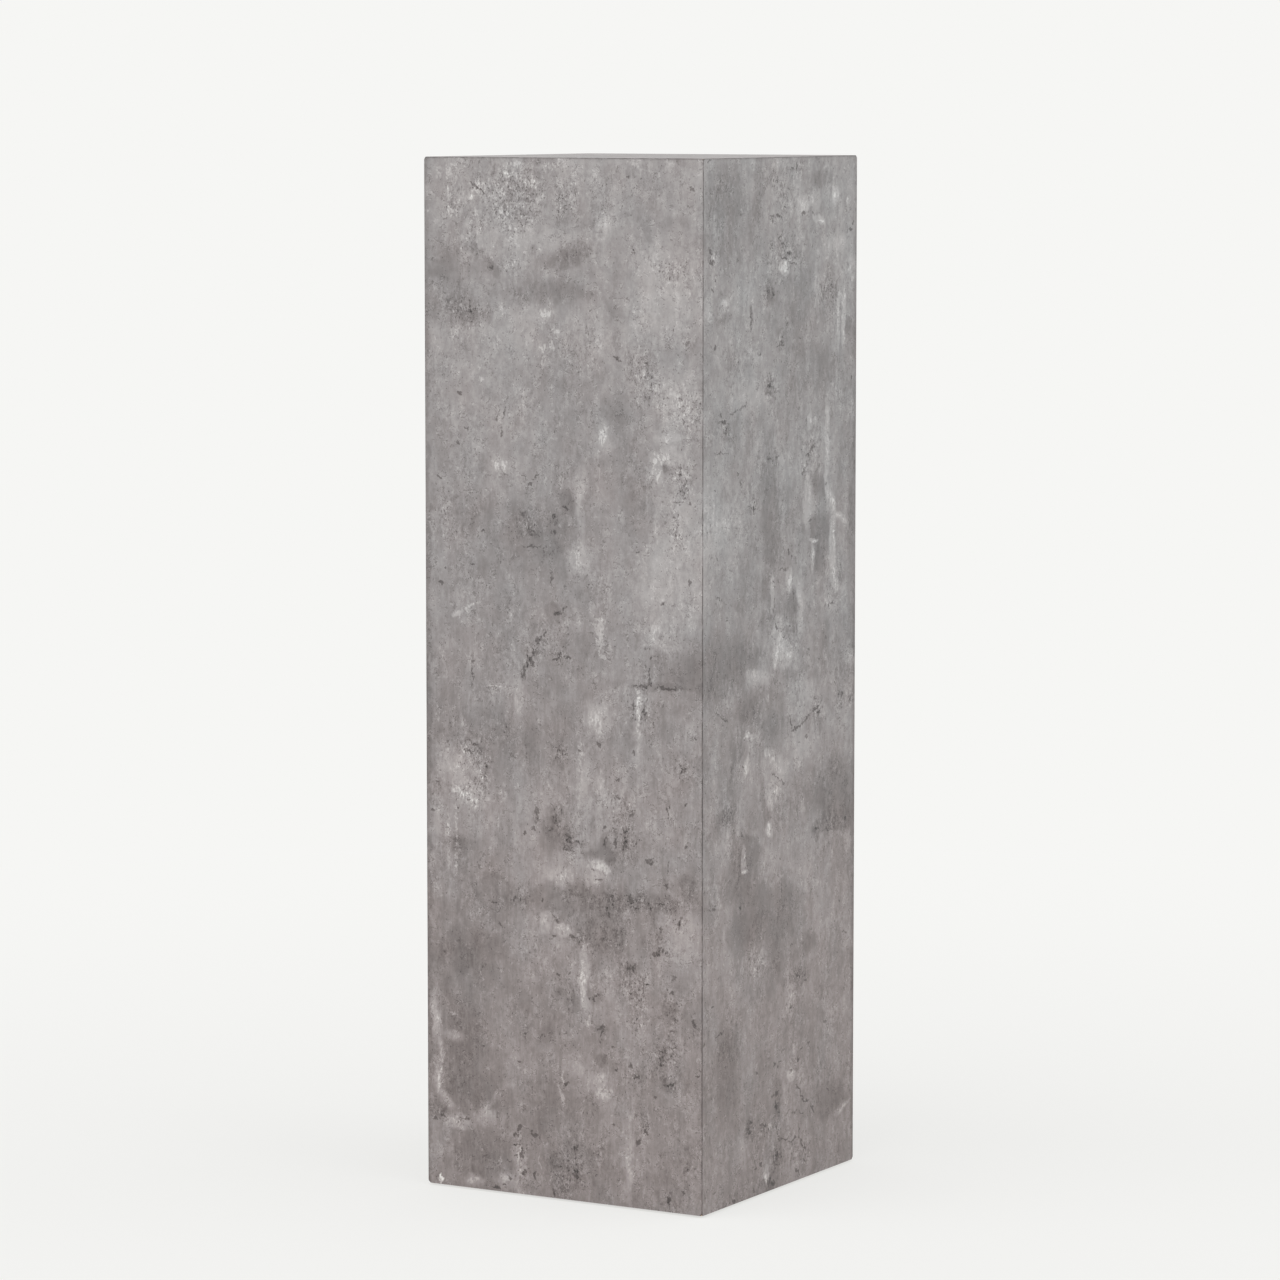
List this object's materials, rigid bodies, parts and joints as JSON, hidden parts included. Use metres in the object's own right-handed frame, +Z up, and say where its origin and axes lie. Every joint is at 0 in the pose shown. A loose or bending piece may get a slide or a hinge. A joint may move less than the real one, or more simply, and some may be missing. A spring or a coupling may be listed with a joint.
{
  "type": "pedestal column stand",
  "caption": "Tall square display column, a mitred box of concrete-look laminate on fibreboard, with a flat top to stand things on and low plastic glides below.",
  "frame": {"origin": "on the floor, under the middle of the column", "axes": "+Z up the column; +X to the right and -Y towards a viewer who faces the front"},
  "size_m": [0.307, 0.307, 1],
  "materials": {
    "concrete_laminate": "matt decor laminate, printed to look like cast concrete",
    "mdf": "raw medium-density fibreboard",
    "plywood": "raw birch plywood",
    "softwood": "planed pine",
    "glide_plastic": "moulded polyethylene",
    "zinc_steel": "zinc-plated steel"
  },
  "bodies": {
    "root": {"back_board": "mdf", "back_laminate": "concrete_laminate", "back_left_batten": "softwood", "back_left_glide": "glide_plastic", "back_left_spline": "plywood", "back_right_batten": "softwood", "back_right_glide": "glide_plastic", "back_right_spline": "plywood", "base_back_cleat": "softwood", "base_board": "mdf", "base_front_cleat": "softwood", "base_left_cleat": "softwood", "base_right_cleat": "softwood", "base_screws": "zinc_steel", "brace_board": "mdf", "front_board": "mdf", "front_laminate": "concrete_laminate", "front_left_batten": "softwood", "front_left_glide": "glide_plastic", "front_left_spline": "plywood", "front_right_batten": "softwood", "front_right_glide": "glide_plastic", "front_right_spline": "plywood", "glide_nails": "zinc_steel", "left_board": "mdf", "left_laminate": "concrete_laminate", "right_board": "mdf", "right_laminate": "concrete_laminate", "top_back_cleat": "softwood", "top_back_spline": "plywood", "top_board": "mdf", "top_front_cleat": "softwood", "top_front_spline": "plywood", "top_laminate": "concrete_laminate", "top_left_cleat": "softwood", "top_left_spline": "plywood", "top_right_cleat": "softwood", "top_right_spline": "plywood", "top_screws": "zinc_steel"}
  },
  "joints": []
}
*****
Task prompt
Set down every line of the listing above again, exactly as given.

Answer to the task
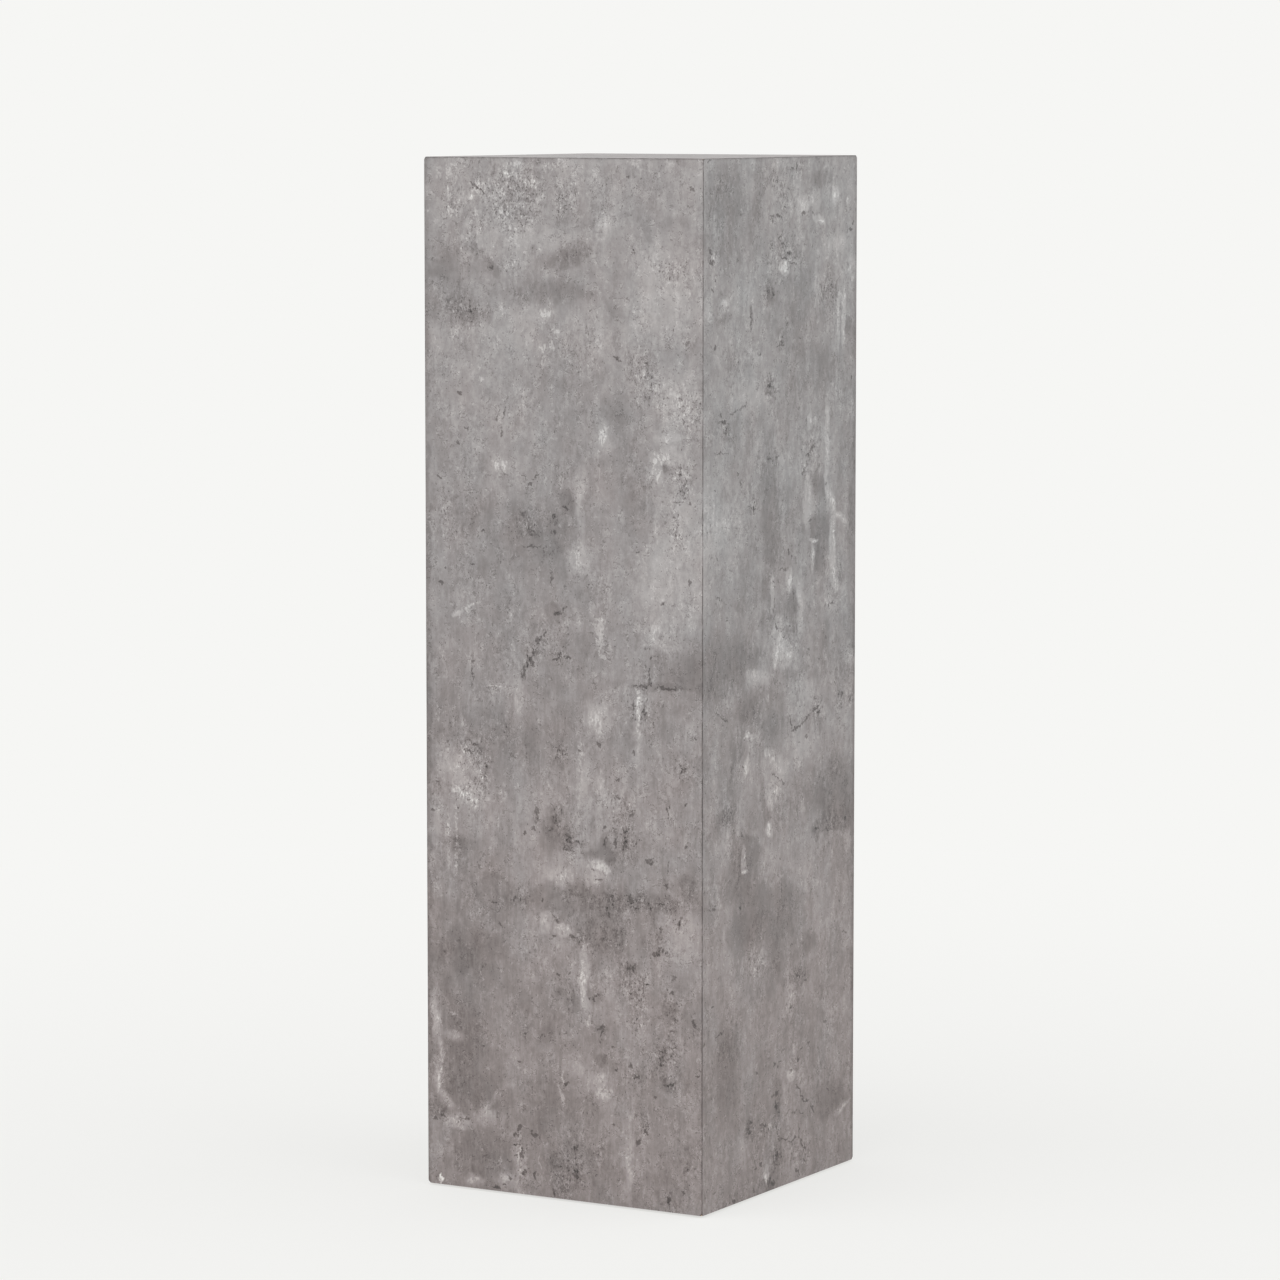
List this object's materials, rigid bodies, parts and joints as JSON, hidden parts included. Use metres in the object's own right-handed frame, +Z up, and say where its origin and axes lie. Every joint is at 0 in the pose shown. A loose or bending piece may get a slide or a hinge. A joint may move less than the real one, or more simply, and some may be missing. A spring or a coupling may be listed with a joint.
{
  "type": "pedestal column stand",
  "caption": "Tall square display column, a mitred box of concrete-look laminate on fibreboard, with a flat top to stand things on and low plastic glides below.",
  "frame": {"origin": "on the floor, under the middle of the column", "axes": "+Z up the column; +X to the right and -Y towards a viewer who faces the front"},
  "size_m": [0.307, 0.307, 1],
  "materials": {
    "concrete_laminate": "matt decor laminate, printed to look like cast concrete",
    "mdf": "raw medium-density fibreboard",
    "plywood": "raw birch plywood",
    "softwood": "planed pine",
    "glide_plastic": "moulded polyethylene",
    "zinc_steel": "zinc-plated steel"
  },
  "bodies": {
    "root": {"back_board": "mdf", "back_laminate": "concrete_laminate", "back_left_batten": "softwood", "back_left_glide": "glide_plastic", "back_left_spline": "plywood", "back_right_batten": "softwood", "back_right_glide": "glide_plastic", "back_right_spline": "plywood", "base_back_cleat": "softwood", "base_board": "mdf", "base_front_cleat": "softwood", "base_left_cleat": "softwood", "base_right_cleat": "softwood", "base_screws": "zinc_steel", "brace_board": "mdf", "front_board": "mdf", "front_laminate": "concrete_laminate", "front_left_batten": "softwood", "front_left_glide": "glide_plastic", "front_left_spline": "plywood", "front_right_batten": "softwood", "front_right_glide": "glide_plastic", "front_right_spline": "plywood", "glide_nails": "zinc_steel", "left_board": "mdf", "left_laminate": "concrete_laminate", "right_board": "mdf", "right_laminate": "concrete_laminate", "top_back_cleat": "softwood", "top_back_spline": "plywood", "top_board": "mdf", "top_front_cleat": "softwood", "top_front_spline": "plywood", "top_laminate": "concrete_laminate", "top_left_cleat": "softwood", "top_left_spline": "plywood", "top_right_cleat": "softwood", "top_right_spline": "plywood", "top_screws": "zinc_steel"}
  },
  "joints": []
}